#### Raw data

━━━

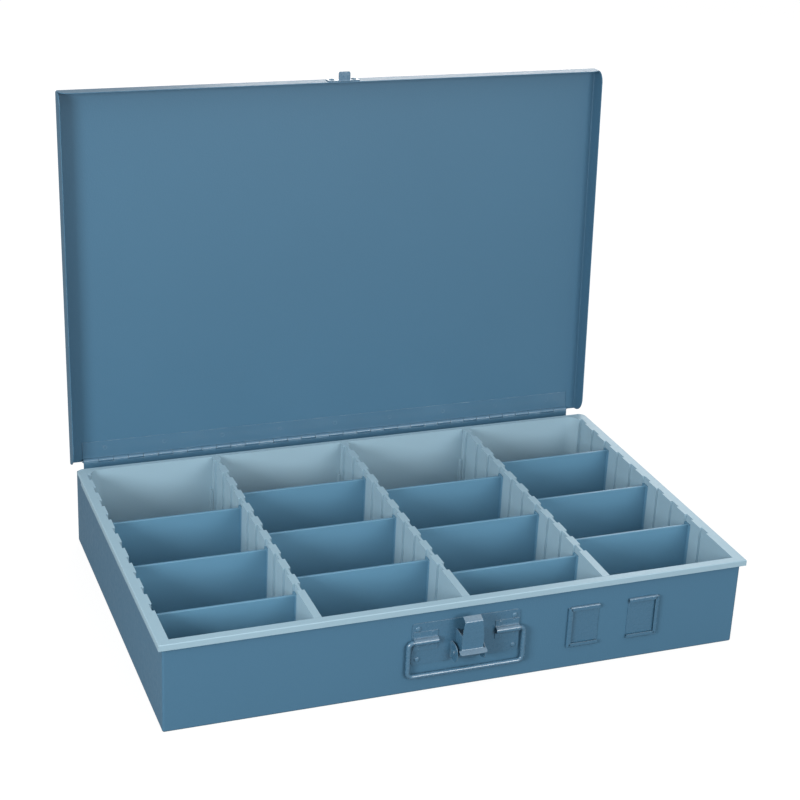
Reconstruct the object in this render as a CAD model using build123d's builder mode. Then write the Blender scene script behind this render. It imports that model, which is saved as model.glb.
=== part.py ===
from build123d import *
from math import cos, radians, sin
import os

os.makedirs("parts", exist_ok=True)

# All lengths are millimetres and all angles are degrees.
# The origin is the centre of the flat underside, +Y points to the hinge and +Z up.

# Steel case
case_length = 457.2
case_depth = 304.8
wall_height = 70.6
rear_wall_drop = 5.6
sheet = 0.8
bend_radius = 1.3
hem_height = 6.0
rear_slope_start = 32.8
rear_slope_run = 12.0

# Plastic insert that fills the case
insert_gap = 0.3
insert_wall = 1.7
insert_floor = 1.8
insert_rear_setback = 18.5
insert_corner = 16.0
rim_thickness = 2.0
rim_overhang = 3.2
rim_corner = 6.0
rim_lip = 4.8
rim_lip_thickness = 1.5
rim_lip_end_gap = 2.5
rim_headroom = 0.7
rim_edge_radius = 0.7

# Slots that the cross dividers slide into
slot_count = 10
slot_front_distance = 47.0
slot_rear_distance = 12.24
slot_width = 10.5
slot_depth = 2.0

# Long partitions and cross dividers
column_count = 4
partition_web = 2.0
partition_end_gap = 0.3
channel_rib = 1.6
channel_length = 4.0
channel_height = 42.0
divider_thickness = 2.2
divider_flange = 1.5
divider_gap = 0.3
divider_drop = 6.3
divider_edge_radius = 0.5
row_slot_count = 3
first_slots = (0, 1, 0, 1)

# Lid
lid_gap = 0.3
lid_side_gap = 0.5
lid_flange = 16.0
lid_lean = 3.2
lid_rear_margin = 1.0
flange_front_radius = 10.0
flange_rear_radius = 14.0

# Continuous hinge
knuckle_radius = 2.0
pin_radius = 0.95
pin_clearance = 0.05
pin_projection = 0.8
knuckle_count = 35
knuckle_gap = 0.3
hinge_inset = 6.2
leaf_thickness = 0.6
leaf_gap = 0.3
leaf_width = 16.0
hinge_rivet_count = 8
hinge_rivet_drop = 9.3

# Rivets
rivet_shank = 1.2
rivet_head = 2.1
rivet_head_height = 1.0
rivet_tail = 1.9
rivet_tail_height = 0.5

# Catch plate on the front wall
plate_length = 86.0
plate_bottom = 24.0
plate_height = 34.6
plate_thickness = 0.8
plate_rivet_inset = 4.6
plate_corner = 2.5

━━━

#### Problem to solve
Repeat the material above in full, quoting it exactly.

#### Written response
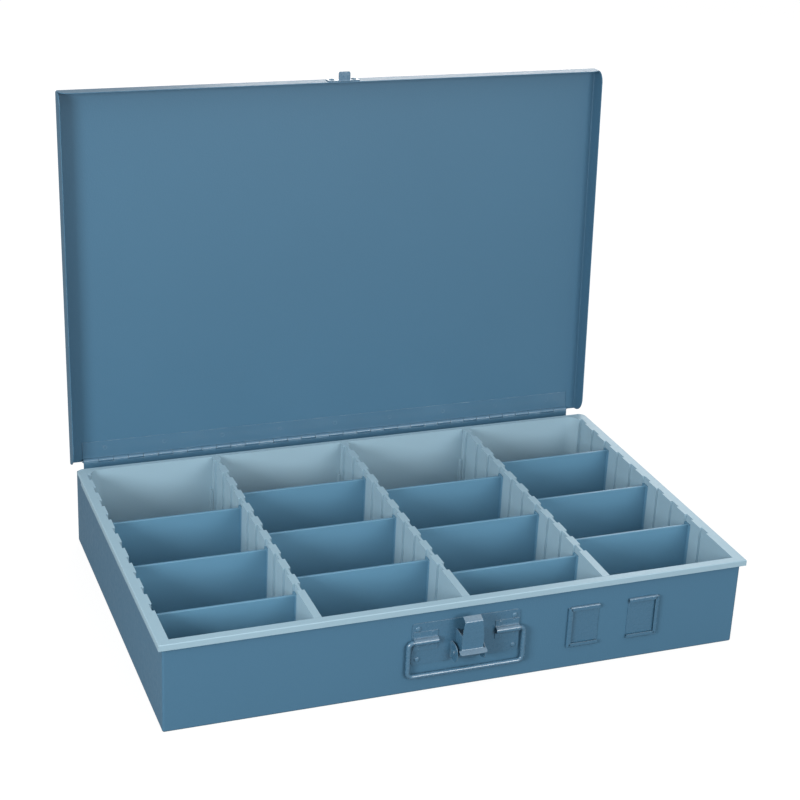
Reconstruct the object in this render as a CAD model using build123d's builder mode. Then write the Blender scene script behind this render. It imports that model, which is saved as model.glb.
=== part.py ===
from build123d import *
from math import cos, radians, sin
import os

os.makedirs("parts", exist_ok=True)

# All lengths are millimetres and all angles are degrees.
# The origin is the centre of the flat underside, +Y points to the hinge and +Z up.

# Steel case
case_length = 457.2
case_depth = 304.8
wall_height = 70.6
rear_wall_drop = 5.6
sheet = 0.8
bend_radius = 1.3
hem_height = 6.0
rear_slope_start = 32.8
rear_slope_run = 12.0

# Plastic insert that fills the case
insert_gap = 0.3
insert_wall = 1.7
insert_floor = 1.8
insert_rear_setback = 18.5
insert_corner = 16.0
rim_thickness = 2.0
rim_overhang = 3.2
rim_corner = 6.0
rim_lip = 4.8
rim_lip_thickness = 1.5
rim_lip_end_gap = 2.5
rim_headroom = 0.7
rim_edge_radius = 0.7

# Slots that the cross dividers slide into
slot_count = 10
slot_front_distance = 47.0
slot_rear_distance = 12.24
slot_width = 10.5
slot_depth = 2.0

# Long partitions and cross dividers
column_count = 4
partition_web = 2.0
partition_end_gap = 0.3
channel_rib = 1.6
channel_length = 4.0
channel_height = 42.0
divider_thickness = 2.2
divider_flange = 1.5
divider_gap = 0.3
divider_drop = 6.3
divider_edge_radius = 0.5
row_slot_count = 3
first_slots = (0, 1, 0, 1)

# Lid
lid_gap = 0.3
lid_side_gap = 0.5
lid_flange = 16.0
lid_lean = 3.2
lid_rear_margin = 1.0
flange_front_radius = 10.0
flange_rear_radius = 14.0

# Continuous hinge
knuckle_radius = 2.0
pin_radius = 0.95
pin_clearance = 0.05
pin_projection = 0.8
knuckle_count = 35
knuckle_gap = 0.3
hinge_inset = 6.2
leaf_thickness = 0.6
leaf_gap = 0.3
leaf_width = 16.0
hinge_rivet_count = 8
hinge_rivet_drop = 9.3

# Rivets
rivet_shank = 1.2
rivet_head = 2.1
rivet_head_height = 1.0
rivet_tail = 1.9
rivet_tail_height = 0.5

# Catch plate on the front wall
plate_length = 86.0
plate_bottom = 24.0
plate_height = 34.6
plate_thickness = 0.8
plate_rivet_inset = 4.6
plate_corner = 2.5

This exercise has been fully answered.